Brief =>
Write out exactly the lines that run from the line containing "build_front_panel()" through the line containing "record = json.load(file)"; both end lines belong to the answer.

Entries shown =>
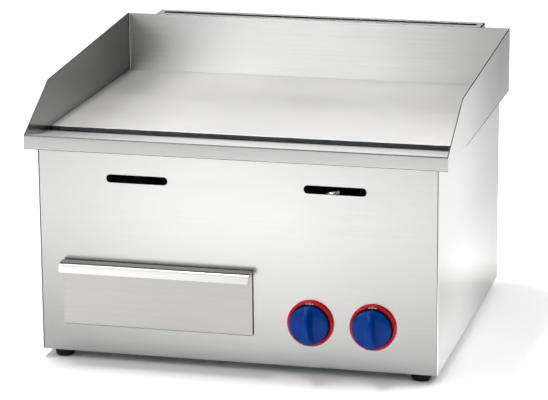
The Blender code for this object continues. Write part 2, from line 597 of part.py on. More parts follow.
# --- gas train ------------------------------------------------------------------------------
def build_valve(side_name, x, inlet_x):
    """Tap, spindle and knob on one axis; heights below are distances ahead of the panel's face."""
    axis = make_empty(f"{side_name}_valve_axis", (x, 0, KNOB_LEVEL), FRAME)

    shell = ((0, -0.0500), (0.0072, -0.0500), (0.0072, -0.0200), (0.0125, -0.0200), (0.0125, -0.0560),
             (0, -0.0560))
    body = turned(f"{side_name}_valve_body", shell, (0, 0, 0), FORWARD, parent=axis)
    inlet_drop = KNOB_LEVEL - PIPE_LEVEL - PIPE_RADIUS - GAP
    join(body, cylinder(f"{side_name}_valve_inlet", (0, PIPE_Y, -(inlet_drop + 0.009) / 2), 0.0070,
                        inlet_drop - 0.009, sides=20, parent=axis))
    join(body, cylinder(f"{side_name}_valve_outlet", (0, PIPE_Y, 0.0155), 0.0065, 0.013, sides=20,
                        parent=axis))
    finish_piece(body, BRASS)

    bonnet = ((0.0125, -0.0150), (0.0125, -0.0197), (0.0034, -0.0197), (0.0034, -0.0150))
    finish_piece(turned(f"{side_name}_valve_bonnet", bonnet, (0, 0, 0), FORWARD, parent=axis, closed=True),
                 BRASS)

    plug = ((0, -0.0465), (0.0033, -0.0465), (0.0033, -0.0350), (0.0070, -0.0350), (0.0070, -0.0497),
            (0, -0.0497))
    finish_piece(turned(f"{side_name}_valve_plug", plug, (0, 0, 0), FORWARD, parent=axis), BRASS)

    turns, points = 2.5, 8
    coil = [(0.0048 * math.cos(2 * math.pi * i / points), 0.0315 + 0.0027 * i / (turns * points),
             0.0048 * math.sin(2 * math.pi * i / points)) for i in range(int(turns * points) + 1)]
    spring = tube(f"{side_name}_valve_spring", coil, 0.0004, 1, corner=0, parent=axis)
    finish_piece(spring, ZINC)

    shaft = ((0, 0.0280), (0.0030, 0.0280), (0.0030, -0.0255), (0.0058, -0.0255), (0.0058, -0.0275),
             (0.0030, -0.0275), (0.0030, -0.0430), (0, -0.0430))
    finish_piece(turned(f"{side_name}_spindle", shaft, (0, 0, 0), FORWARD, parent=axis), ZINC)

    bezel = ((0.0080, 0.0050), (0.0300, 0.0055), (0.0318, 0.0053), (0.0330, 0.0042), (BEZEL_RADIUS, 0.0028),
             (BEZEL_RADIUS, GAP), (0.0080, GAP))
    finish_piece(turned(f"{side_name}_bezel", bezel, (0, 0, 0), FORWARD, 32, axis, True), RED)

    dome = ((0, 0.0275), (0.0120, 0.0268), (0.0200, 0.0248), (0.0250, 0.0215), (0.0275, 0.0178),
            (KNOB_RADIUS, 0.0140), (KNOB_RADIUS, 0.0108), (0.0272, 0.0100), (0, 0.0100))
    knob = turned(f"{side_name}_knob", dome, (0, 0, 0), FORWARD, 32, axis)
    grip = box(f"{side_name}_grip", (-0.0065, -KNOB_FRONT, -0.0255), (0.0065, -0.0130, 0.0255), axis)
    add_bevel(grip, 0.0045, 3)
    join(knob, grip)
    cut(knob, cylinder(f"{side_name}_knob_bore", (0, -0.0190, 0), 0.0033, 0.0190, BACK, 16, axis))
    finish_piece(knob, BLUE)

    reach = KNOB_LEVEL + 0.0223
    crossing = 0.195 if side_name == "left" else 0.212
    path = [(x, PIPE_Y, reach), (x, PIPE_Y, crossing)]
    path += [(inlet_x, PIPE_Y, crossing)] if side_name == "left" else []
    path += [(inlet_x, 0.0270, crossing + 0.028), (inlet_x, 0.0270, BURNER_LEVEL - 0.0088)]
    finish_piece(tube(f"{side_name}_feed_tube", path, FEED_RADIUS, 3, corner=0.014), ALUMINIUM)


def build_gas_supply():
    path = [(PIPE_X, CABINET_DEPTH - 0.0025, PIPE_LEVEL), (PIPE_X, PIPE_Y, PIPE_LEVEL),
            (0.085, PIPE_Y, PIPE_LEVEL)]
    finish_piece(tube("manifold_pipe", path, PIPE_RADIUS, 5, corner=0.03, steps=6), GALVANISED)
    end = INLET_END - CABINET_DEPTH
    nipple = ((0, end), (0.0100, end), (0.0104, end - 0.001), (0.0104, -0.0022), (0, -0.0022))
    inlet = turned("gas_inlet_nipple", nipple, (PIPE_X, CABINET_DEPTH, PIPE_LEVEL), BACK, 24)
    join(inlet, cylinder("inlet_hexagon", (PIPE_X, CABINET_DEPTH + 0.0043, PIPE_LEVEL), 0.0150, 0.007,
                         BACK, 6))
    cut(inlet, cylinder("inlet_bore", (PIPE_X, CABINET_DEPTH + 0.020, PIPE_LEVEL), 0.0078, 0.030, BACK, 24))
    finish_piece(inlet, BRASS)


build_front_panel()
build_side_panel("left", -1)
build_side_panel("right", 1)
build_rear_panel()
build_base_pan()
build_feet()
build_rear_screws()
build_front_trough()
build_cooking_top()
build_flue()
build_drawer()
for burner_side, burner_sign in (("left", -1), ("right", 1)):
    build_valve(burner_side, KNOB_PLACES[burner_side], build_burner(burner_side, burner_sign))
build_burner_supports()
build_gas_supply()
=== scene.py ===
"""Looks of the countertop gas griddle: finished sheet metal, plate, knobs, hardware, floor, light and camera.

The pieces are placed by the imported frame. Lengths are in metres, +X is right, +Y runs back and +Z is up.
"""
import json
import math

import bmesh
import bpy
from mathutils import Matrix, Vector


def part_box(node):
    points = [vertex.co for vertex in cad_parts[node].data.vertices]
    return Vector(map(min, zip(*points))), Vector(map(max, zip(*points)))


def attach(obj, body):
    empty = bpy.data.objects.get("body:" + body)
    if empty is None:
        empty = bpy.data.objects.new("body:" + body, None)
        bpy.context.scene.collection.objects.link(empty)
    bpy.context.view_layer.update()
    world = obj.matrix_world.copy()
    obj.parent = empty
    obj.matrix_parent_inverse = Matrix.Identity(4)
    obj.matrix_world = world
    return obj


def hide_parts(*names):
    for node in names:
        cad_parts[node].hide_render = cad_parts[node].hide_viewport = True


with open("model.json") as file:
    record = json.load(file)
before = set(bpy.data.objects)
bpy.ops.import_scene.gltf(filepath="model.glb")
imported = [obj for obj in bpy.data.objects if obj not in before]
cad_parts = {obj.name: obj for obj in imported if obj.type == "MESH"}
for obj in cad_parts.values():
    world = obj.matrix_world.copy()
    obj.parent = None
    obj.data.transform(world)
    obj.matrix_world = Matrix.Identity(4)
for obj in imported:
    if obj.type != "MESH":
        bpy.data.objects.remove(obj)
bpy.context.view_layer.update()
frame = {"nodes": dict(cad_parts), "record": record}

NODES = frame["nodes"]
BODY_OF = {node: body for body, members in frame["record"]["behaviour"]["bodies"].items() for node in members}
SLOT_OF = {part["node"]: part["material_slot"] for part in frame["record"]["subparts"]}
SIDES = {"left": -1, "right": 1}                    # the sign of X on each side

FORWARD = Matrix.Rotation(math.pi / 2, 4, "X")      # turns a +Z axis to -Y
BACKWARD = Matrix.Rotation(-math.pi / 2, 4, "X")    # turns a +Z axis to +Y

STEEL_LOW, STEEL_HIGH = 0.60, 0.67      # reflectance of the sheet steel's darkest and lightest grain
EDGE_WIDTH = 0.0017                     # a sheet's four-sided faces narrower than this are its sheared edges
SEAM = 0.0003                           # gap that the CAD leaves between touching parts
SAME_POINT = 0.000001                   # points closer than this are one point


# --- node graphs ----------------------------------------------------------------------------
class Graph:
    """A node tree, with one short call for each kind of node that both materials and the world use."""

    def __init__(self, tree):
        self.tree = tree

    def node(self, kind, inputs=None, **settings):
        made = self.tree.nodes.new(kind)
        for setting, value in settings.items():
            setattr(made, setting, value)
        for socket, value in (inputs or {}).items():
            if isinstance(value, bpy.types.NodeSocket):
                self.tree.links.new(value, made.inputs[socket])
            else:
                made.inputs[socket].default_value = value
        return made

    def spread(self, value, low, high, start=0.3, end=0.7, **settings):
        """Map a value between start and end to low and high."""
        inputs = {"Value": value, "From Min": start, "From Max": end, "To Min": low, "To Max": high}
        return self.node("ShaderNodeMapRange", inputs, **settings).outputs["Result"]

    def maths(self, operation, first, second):
        return self.node("ShaderNodeMath", {0: first, 1: second}, operation=operation).outputs[0]

    def blend(self, first, second, share):
        """Mix two values, the first one counting for its share of the whole."""
        rest = self.maths("MULTIPLY", second, 1 - share)
        return self.maths("ADD", self.maths("MULTIPLY", first, share), rest)


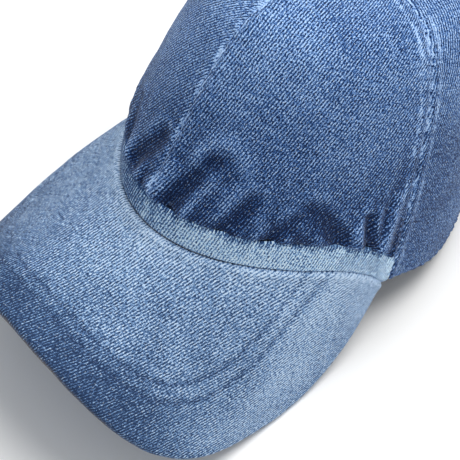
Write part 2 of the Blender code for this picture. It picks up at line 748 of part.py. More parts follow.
def make_clasp_tab(frame, parent, denim):
    """A denim tab from under the left back panel, with a sewn loop round the clasp's bar."""
    bar = frame @ Vector((BAR_X, BAR_Y, 0.0))
    bar -= ARC_CENTRE
    bar_turn = math.degrees(math.atan2(bar.x, bar.y))
    bar_reach = math.hypot(bar.x, bar.y)
    flat_reach = TAB_OUTER - TAB_CLOTH / 2
    start = bar_turn + 1.7      # degrees, just past the bar
    descent = 2.6               # the tab lies flat on its arc after 1 / 2.6 of its length
    outer, inner = [], []
    for share in even(14):
        turn = start + (TAB_ROOT - start) * share
        middle = bar_reach + (flat_reach - bar_reach) * smoothstep(share * descent)
        outer.append(arc_spot(middle + TAB_CLOTH / 2, turn))
        inner.append(arc_spot(middle - TAB_CLOTH / 2, turn))
    half = TAB_HEIGHT / 2
    low, high = STRAP_MIDDLE - half, STRAP_MIDDLE + half
    tab_mesh = extruded("clasp_tab", outer + inner[::-1], low, high)
    tab = add_object("clasp_tab", tab_mesh, denim, parent)
    bore = BAR_RADIUS + PIN_CLEARANCE
    loop_mesh = upright_cylinder("tab_loop", (bar.x, bar.y), bore + TAB_LOOP_CLOTH, low, high)
    loop = add_object("tab_loop", loop_mesh, denim, parent)
    hole_mesh = upright_cylinder("tab_hole", (bar.x, bar.y), bore, low - TAB_HEIGHT, high + TAB_HEIGHT)
    hole = add_object("tab_hole", hole_mesh, denim, parent)
    for piece in (tab, loop, hole):
        piece.location = ARC_CENTRE
    boolean(tab, loop, "UNION")
    boolean(tab, hole, "DIFFERENCE")


# ---- how the cap lies -------------------------------------------------------------------------------

def all_points():
    """Every visible vertex, in the cap's own frame."""
    depsgraph = bpy.context.evaluated_depsgraph_get()
    points = []
    for item in bpy.context.scene.objects:
        if item.type != "MESH" or item.hide_render:
            continue
        evaluated = item.evaluated_get(depsgraph)
        place = np.array(evaluated.matrix_world)
        mesh_data = evaluated.to_mesh()
        local = np.array([vertex.co[:] + (1.0,) for vertex in mesh_data.vertices])
        points.append((local @ place.T)[:, :3])
        evaluated.to_mesh_clear()
    return np.concatenate(points)


def resting_matrix(points):
    """Tip the nose up until the visor's sides and the back hem touch the same level, then centre the box."""
    low, high = 0.0, math.radians(40)
    for _ in range(50):
        tip = (low + high) / 2
        heights = points[:, 2] * math.cos(tip) - points[:, 1] * math.sin(tip)
        if heights[points[:, 1] < 0].min() < heights[points[:, 1] > 0].min():
            low = tip
        else:
            high = tip
    turn = Matrix.Rotation(-low, 4, "X")
    placed = points @ np.array(turn.to_3x3()).T
    middle = (placed.min(axis=0) + placed.max(axis=0)) / 2
    return Matrix.Translation((-middle[0], -middle[1], -placed[:, 2].min())) @ turn


def main():
    clear_scene()
    cap = bpy.data.objects.new("cap_frame", None)
    bpy.context.scene.collection.objects.link(cap)
    denim = material("denim", (0.085, 0.145, 0.275), 0.85)
    pale_denim = material("pale_denim", (0.14, 0.22, 0.37), 0.85)
    cotton = material("cotton", (0.06, 0.10, 0.19), 0.9)
    thread = material("thread", (0.12, 0.19, 0.33), 0.8)
    board_finish = material("board", (0.75, 0.75, 0.72), 0.5)
    brass = material("brass", (0.50, 0.36, 0.15), 0.4, 1.0)

    panels = make_crown(cap, denim)
    make_front_band(cap, pale_denim)
    make_sweatband(cap, cotton)
    make_tapes(cap, cotton)
    make_arch_facing(cap, cotton)
    make_button(cap, denim, brass)
    make_eyelets(panels, cap, thread)
    make_visor(cap, denim, board_finish)
    make_strap(cap, denim)
    frame = clasp_matrix()
    make_clasp_base(frame, cap, brass)
    make_clasp_pin(frame, cap, brass)
    make_clasp_lever(frame, cap, brass)
    make_clasp_tab(frame, cap, denim)

    bpy.context.view_layer.update()
    cap.matrix_world = resting_matrix(all_points())


main()
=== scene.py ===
"""Looks of a washed denim baseball cap that lies on its visor and its back hem.

Every piece is shaped in the cap's own frame (level hem, visor towards -Y, wearer's left at +X) with the same
surfaces as the CAD part, with gathers, seams, folds, worn patches and some painted light and shade added, and
then set down in the row frame.
"""
import json
import math

import bpy
import numpy as np
from mathutils import Matrix, Vector


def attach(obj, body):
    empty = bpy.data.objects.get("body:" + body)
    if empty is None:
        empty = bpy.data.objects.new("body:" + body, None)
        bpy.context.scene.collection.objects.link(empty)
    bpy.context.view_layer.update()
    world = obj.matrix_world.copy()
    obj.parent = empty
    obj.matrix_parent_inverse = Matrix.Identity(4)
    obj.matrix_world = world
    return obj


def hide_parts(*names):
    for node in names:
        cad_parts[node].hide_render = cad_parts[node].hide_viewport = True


MM = 0.001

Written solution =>
build_front_panel()
build_side_panel("left", -1)
build_side_panel("right", 1)
build_rear_panel()
build_base_pan()
build_feet()
build_rear_screws()
build_front_trough()
build_cooking_top()
build_flue()
build_drawer()
for burner_side, burner_sign in (("left", -1), ("right", 1)):
    build_valve(burner_side, KNOB_PLACES[burner_side], build_burner(burner_side, burner_sign))
build_burner_supports()
build_gas_supply()
=== scene.py ===
"""Looks of the countertop gas griddle: finished sheet metal, plate, knobs, hardware, floor, light and camera.

The pieces are placed by the imported frame. Lengths are in metres, +X is right, +Y runs back and +Z is up.
"""
import json
import math

import bmesh
import bpy
from mathutils import Matrix, Vector


def part_box(node):
    points = [vertex.co for vertex in cad_parts[node].data.vertices]
    return Vector(map(min, zip(*points))), Vector(map(max, zip(*points)))


def attach(obj, body):
    empty = bpy.data.objects.get("body:" + body)
    if empty is None:
        empty = bpy.data.objects.new("body:" + body, None)
        bpy.context.scene.collection.objects.link(empty)
    bpy.context.view_layer.update()
    world = obj.matrix_world.copy()
    obj.parent = empty
    obj.matrix_parent_inverse = Matrix.Identity(4)
    obj.matrix_world = world
    return obj


def hide_parts(*names):
    for node in names:
        cad_parts[node].hide_render = cad_parts[node].hide_viewport = True


with open("model.json") as file:
    record = json.load(file)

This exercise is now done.